Попав в Рим и вновь поселившись в той уже знакомой и родной квартирке на Strada Felice, Гоголь преобразился ещё более, причём едва ли не в первый же день, ожил сразу, хандра ушла, а на горизонте показался тот перевал, тот самый перевал, к которому двинулся Гоголь, понемногу пришедший в себя.

Потекли недели, а затем месяцы увлечённой работы над поэмой. Так прошла зима, добрая и мягкая римская зима.

В конце апреля 1841 г. в Рим прибыл друг Гоголя, из кружка прежних «однокорытников», – Павел Анненков. Личность это довольно примечательная, воспоминания и суждения которой чрезвычайно важны для нас. В данный момент Анненков, подобно Гоголю, – холостяк, свободно странствующий по Европе, стремящийся отыскать в себе и в ней что-то такое, чего поможет созданию важной новизны.

Летом 1841 г. Анненков станет, как никогда, дружен с Гоголем, полезен для Гоголя, много времени посвятит помощи Гоголю. Потом пути этих людей разойдутся, линии их судеб составят неодинаковые узоры. Павлу Васильевичу суждено будет надолго пережить Николая Васильевича, явиться одним из тех, кто сумеет увидать зарю новой эпохи, её резко меняющуюся идейность, к тому же стать ни много ни мало знакомым и корреспондентом Карла Маркса (да-да, Анненкову повезёт вступить в переписку и с этим классиком).

Житейские стороны пути Павла Васильевича покажут значительное отличие от судьбы Николая Васильевича. Старый холостяк Анненков решит жениться в 48 лет. Избранницей станет тридцатилетняя Глафира Александровна Ракович, познакомит их Иван Сергеевич Тургенев. Впоследствии, когда Анненков отправится путешествовать по Европе уже с молодой женой, Тургенев скажет Полине Виардо: «Анненков счастлив, как только может быть счастлив человек… они безмерно друг в друга влюблены» [244].

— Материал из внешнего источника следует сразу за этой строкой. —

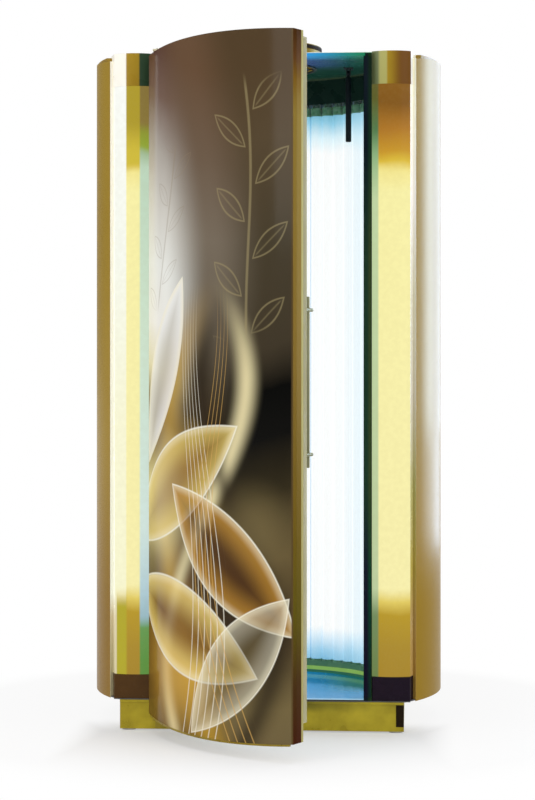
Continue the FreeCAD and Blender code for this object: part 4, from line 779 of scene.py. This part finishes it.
def white_world():
    """White to the camera, plain grey as light, and darker on the left where it is mirrored."""
    grey_light = (0.54, 0.545, 0.56, 1)
    world = bpy.data.worlds.new("studio_white")
    world.use_nodes = True
    tree = world.node_tree
    tree.nodes.clear()
    out = tree.nodes.new("ShaderNodeOutputWorld")
    back = tree.nodes.new("ShaderNodeBackground")
    path = tree.nodes.new("ShaderNodeLightPath")
    mirrored = tree.nodes.new("ShaderNodeMath")
    mirrored.operation = "MAXIMUM"
    tree.links.new(path.outputs["Is Glossy Ray"], mirrored.inputs[0])
    tree.links.new(path.outputs["Is Transmission Ray"], mirrored.inputs[1])
    direction = tree.nodes.new("ShaderNodeTexCoord")
    split = tree.nodes.new("ShaderNodeSeparateXYZ")
    tree.links.new(direction.outputs["Generated"], split.inputs[0])
    level = tree.nodes.new("ShaderNodeMapRange")
    level.interpolation_type = "SMOOTHSTEP"
    for name, value in (("From Min", -0.75), ("From Max", -0.05), ("To Min", 0.12), ("To Max", 0.76)):
        level.inputs[name].default_value = value
    tree.links.new(split.outputs[0], level.inputs[0])
    lit = tree.nodes.new("ShaderNodeMix")
    lit.data_type = "RGBA"
    lit.inputs[6].default_value = grey_light
    tree.links.new(mirrored.outputs[0], lit.inputs[0])
    tree.links.new(level.outputs[0], lit.inputs[7])
    seen = tree.nodes.new("ShaderNodeMix")
    seen.data_type = "RGBA"
    seen.inputs[7].default_value = (1, 1, 1, 1)
    tree.links.new(path.outputs["Is Camera Ray"], seen.inputs[0])
    tree.links.new(lit.outputs[2], seen.inputs[6])
    tree.links.new(seen.outputs[2], back.inputs["Color"])
    back.inputs["Strength"].default_value = 1.0
    tree.links.new(back.outputs[0], out.inputs["Surface"])
    bpy.context.scene.world = world


def softbox(name, place, target, width, height, watts, tint=(1, 1, 1), mirrored_only=False):
    """Rectangular lamp. One that is mirrored only shows in reflections and gives no diffuse light."""
    light = bpy.data.lights.new(name, "AREA")
    light.shape = "RECTANGLE"
    light.size = width
    light.size_y = height
    light.energy = watts
    light.color = tint
    lamp = bpy.data.objects.new(name, light)
    lamp.location = place
    lamp.rotation_euler = (Vector(target) - Vector(place)).to_track_quat("-Z", "Y").to_euler()
    lamp.visible_camera = False
    lamp.visible_diffuse = not mirrored_only
    bpy.context.scene.collection.objects.link(lamp)


stage_floor()
white_world()

# Lamps' targets: the booth's middle, and the right shell's front edge
MIDDLE = (0, 0, 1.1)
SHELL_EDGE = (0.52, -0.20, 1.68)
softbox("key_left", (-3.4, -4.2, 3.0), MIDDLE, 2.4, 2.4, 75)
softbox("fill_right", (3.6, -3.6, 2.2), MIDDLE, 2.0, 2.4, 30)
softbox("rim_near", (1.65, 0.93, 1.74), SHELL_EDGE, 0.42, 1.7, 25, (0.55, 0.75, 1.0), True)
softbox("rim_far", (1.22, 1.24, 1.74), SHELL_EDGE, 0.68, 1.7, 13, (0.60, 0.76, 1.0), True)
softbox("rim_low", (1.46, 1.09, 0.66), (0.52, -0.20, 0.74), 1.0, 0.45, 6, (0.60, 0.76, 1.0), True)
softbox("top", (0.0, -0.6, 4.6), (0, -0.2, 0), 3.0, 3.0, 50)

# Camera: level, at the height and distance from which the photo was taken
TURN = math.radians(4.0)
DISTANCE = 6.82
EYE_HEIGHT = 1.159
camera = bpy.data.cameras.new("camera")
camera.lens = 92.25
camera.sensor_width = 36.0
camera.shift_x = -0.0016
camera.shift_y = -0.0437
eye = bpy.data.objects.new("camera", camera)
eye.location = (DISTANCE * math.sin(TURN), -DISTANCE * math.cos(TURN), EYE_HEIGHT)
eye.rotation_euler = (math.radians(90), 0, TURN)
bpy.context.scene.collection.objects.link(eye)
bpy.context.scene.camera = eye
bpy.context.scene.view_settings.view_transform = "Standard"
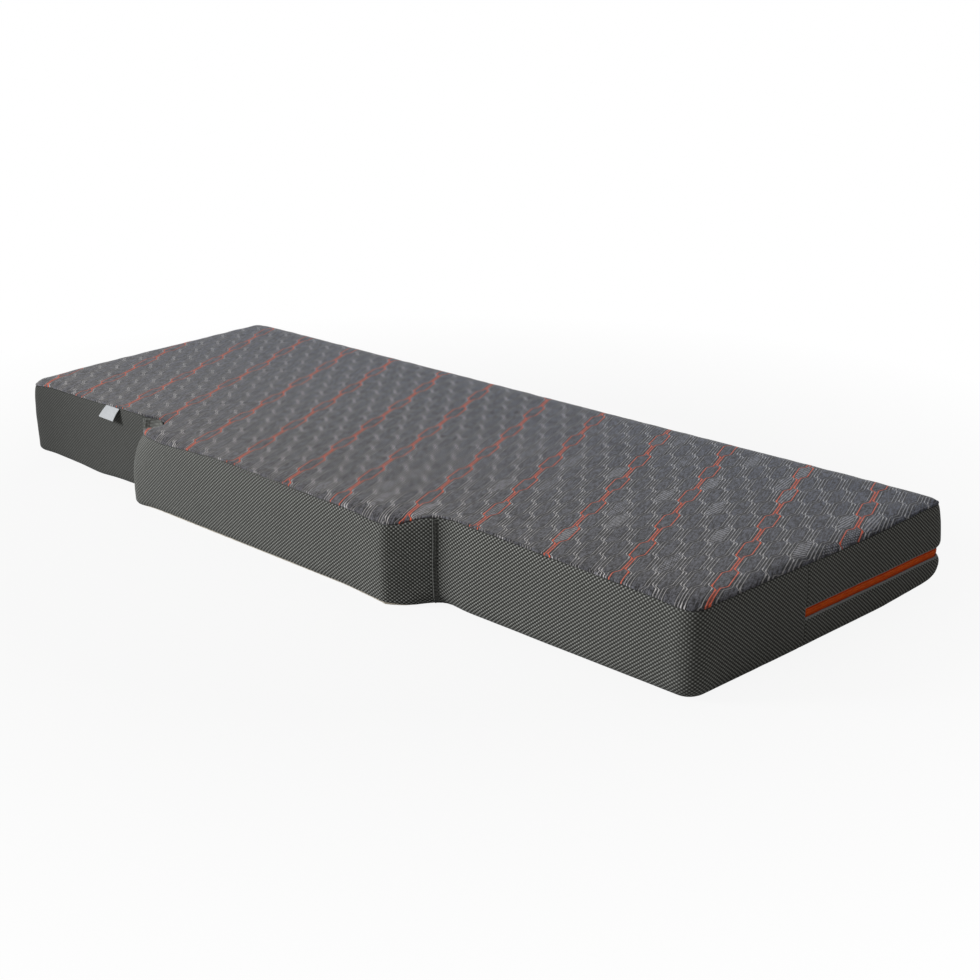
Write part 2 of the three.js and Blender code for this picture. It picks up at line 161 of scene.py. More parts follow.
# ---- Profiles round the outline
# The cover's form is read off the photograph where it shows the place, and guessed at the back
# Height of the top seam
SEAM = profile([
    (-1.0, BACK, 0.163), (-0.985, 0.15, 0.162), (-0.965, -0.15, 0.161), (-0.953, ENDS, 0.155),
    (-0.905, ENDS, 0.161), (-0.86, ENDS, 0.166), (-0.729, ENDS, 0.168), (-0.654, ENDS, 0.1698),
    (-0.60, ENDS, 0.1722), (-0.546, ENDS, 0.1744), (-0.51, ENDS, 0.1752), (-0.497, ENDS, 0.1722),
    (-0.486, -0.331, 0.169), (-0.479, -0.3354, 0.1665), (-0.474, -0.343, 0.160), (-0.473, -0.351, 0.154),
    (-0.463, -0.382, 0.1542), (-0.437, BULGE, 0.1565), (-0.42, BULGE, 0.159), (-0.40, BULGE, 0.1605),
    (-0.385, BULGE, 0.1612), (-0.366, BULGE, 0.1607), (-0.34, BULGE, 0.1605),
    (-0.316, BULGE, 0.1616), (-0.22, BULGE, 0.168), (-0.151, BULGE, 0.1708),
    (0.004, BULGE, 0.168), (0.122, BULGE, 0.165), (0.224, BULGE, 0.1635), (0.30, BULGE, 0.157),
    (0.325, -0.386, 0.1553), (0.340, -0.3747, 0.158), (0.355, -0.3636, 0.164), (0.378, -0.3466, 0.171),
    (0.401, ENDS, 0.1745), (0.438, ENDS, 0.1762), (0.469, ENDS, 0.1758), (0.674, ENDS, 0.169),
    (0.841, ENDS, 0.1645), (0.91, ENDS, 0.159), (0.953, ENDS, 0.1565), (0.9564, -0.28, 0.1615),
    (0.965, -0.115, 0.1613), (0.975, 0.037, 0.1597), (0.985, 0.17, 0.161), (0.99, 0.234, 0.163),
    (0.994, 0.30, 0.1648), (0.997, 0.36, 0.1635), (0.99, BACK, 0.160), (0.93, BACK, 0.1612),
    (0.8, BACK, 0.1612), (0.3, BACK, 0.1612), (-0.5, BACK, 0.1622), (-0.9, BACK, 0.163),
], soften=0.005)
SEAM += 0.0004 * waves(RUN, RUN * 0, seed=3, scale=0.055)

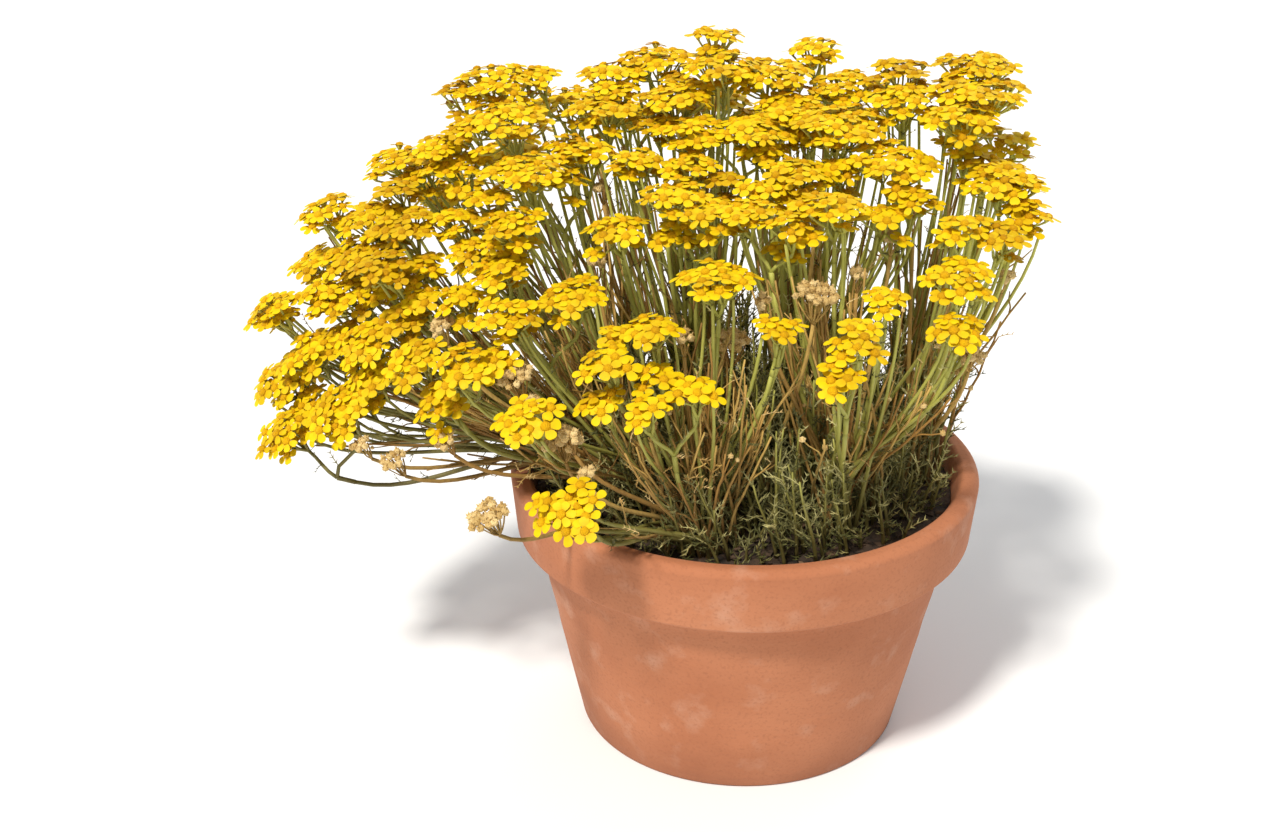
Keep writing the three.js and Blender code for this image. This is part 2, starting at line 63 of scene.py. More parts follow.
def setStudio():
    camera = bpy.data.objects.new("camera", bpy.data.cameras.new("camera"))
    camera.location = Vector(view["place"]) * 0.001
    camera.rotation_euler = (math.radians(90 - view["tilt"]), 0, 0)
    camera.data.lens = view["lens"]
    camera.data.sensor_width = 36
    camera.data.clip_start = 0.01
    bpy.context.collection.objects.link(camera)
    bpy.context.scene.camera = camera
    for name in ("key", "back"):
        given = lights[name]
        lamp = bpy.data.lights.new(name, "SUN")
        lamp.angle = math.radians(given["angle"])  # softens the shadows
        lamp.energy = given["power"]
        lamp.color = given["colour"]
        stand = bpy.data.objects.new(name, lamp)
        stand.location = given["from"]
        stand.rotation_euler = (-stand.location).to_track_quat("-Z", "Y").to_euler()
        bpy.context.collection.objects.link(stand)
    world = bpy.data.worlds.new("studio")
    world.use_nodes = True
    sky = world.node_tree.nodes["Background"].inputs
    sky["Color"].default_value = (*lights["world"]["colour"], 1)
    sky["Strength"].default_value = lights["world"]["power"]
    bpy.context.scene.world = world
    bpy.context.scene.view_settings.view_transform = "Standard"


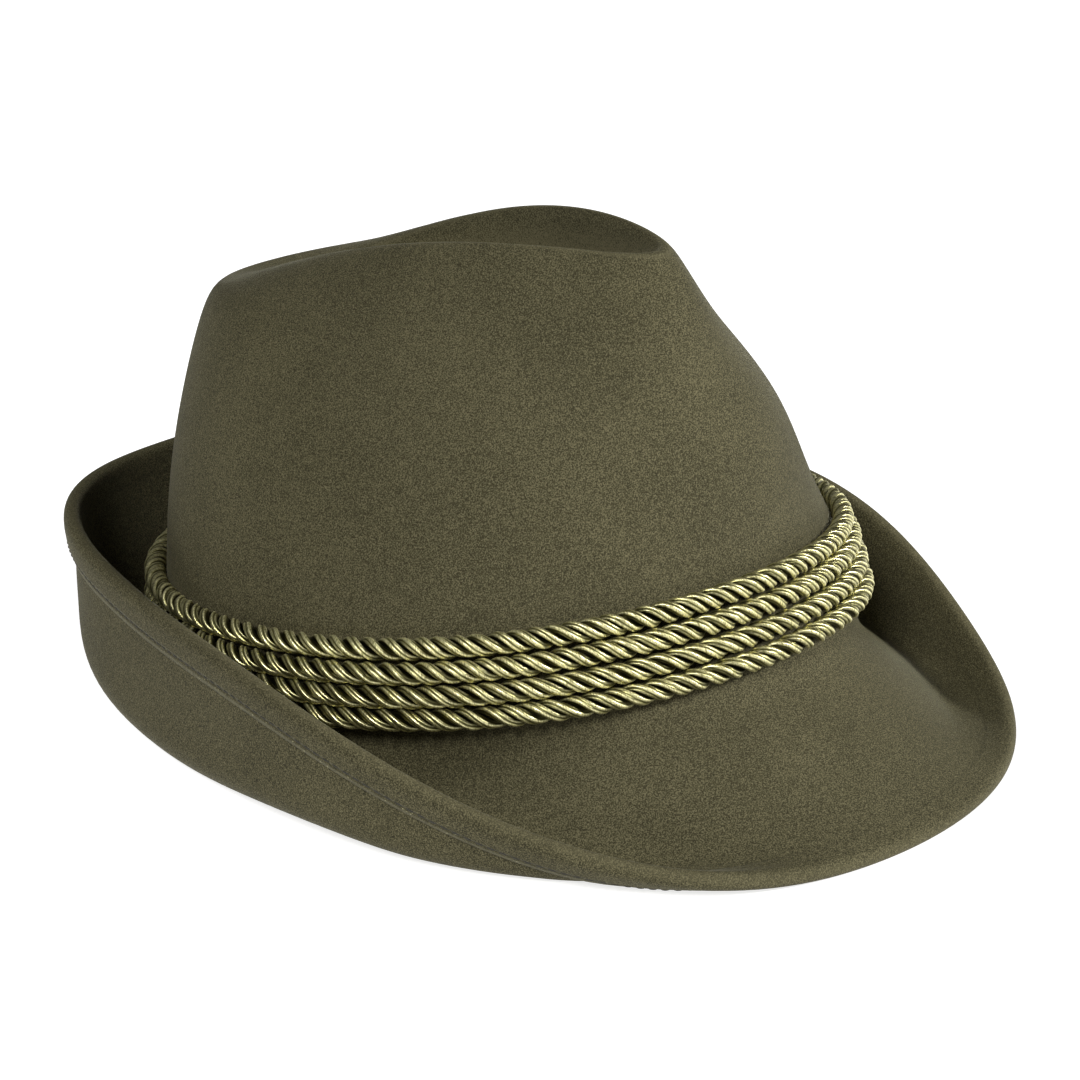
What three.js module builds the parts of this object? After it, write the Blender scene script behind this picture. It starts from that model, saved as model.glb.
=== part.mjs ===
// A tyrolean hat of wool felt, in millimetres: +Z up, its front towards -Y, its wearer's right towards -X.
// The crown and the brim are one blocked piece of felt, hollow below. The brim dips at the front and
// stands up at the sides and the back, its edge is folded to the underside and lies flat there, and four
// twisted cords lie round the foot of the crown. The hat lies on a table, z = 0, under its own weight.
import * as THREE from "three";

// Felt. The crown's half sizes are taken to the middle of the felt where the brim's bend starts.
const feltThickness = 2.4;
const crownHalfLength = 99.3;
const crownHalfWidth = 87.7;
const crownHeight = 103.3;
const brimWidth = 50;
const footRadius = 12;
const hemWidth = 10.5;
const hemEdgeThickness = 1.2;

// Cords
const cordCount = 4;
const cordDiameter = 5.8;
const lowestCordAboveFoot = 8.1;
const clearance = 0.3;

// How far the felt gives where the hat lies on the table, and the most that it can tip there
const settle = 1.2;
const mostPitch = THREE.MathUtils.degToRad(20);

// Fineness of the surfaces, and of the searches along them
const columns = 56;
const cordSides = 8;
const rowsPerCrownRing = 2;
const bendRows = 4;
const openBrimRows = 8;
const hemRows = 3;
const foldRows = 4;
const walkSteps = 8;
const halvings = 30;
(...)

У Павла Васильевича и Глафиры Александровны родились дочь Вера (1867) и сын Павел (1869). На появление первенца Тургенев откликнулся письмом: «Вот вы и отец теперь, отец ребёнка, подаренного любимой женщиной. Подобного счастья я никогда не испытывал и радуюсь, что оно достаётся человеку, которого я люблю» [245].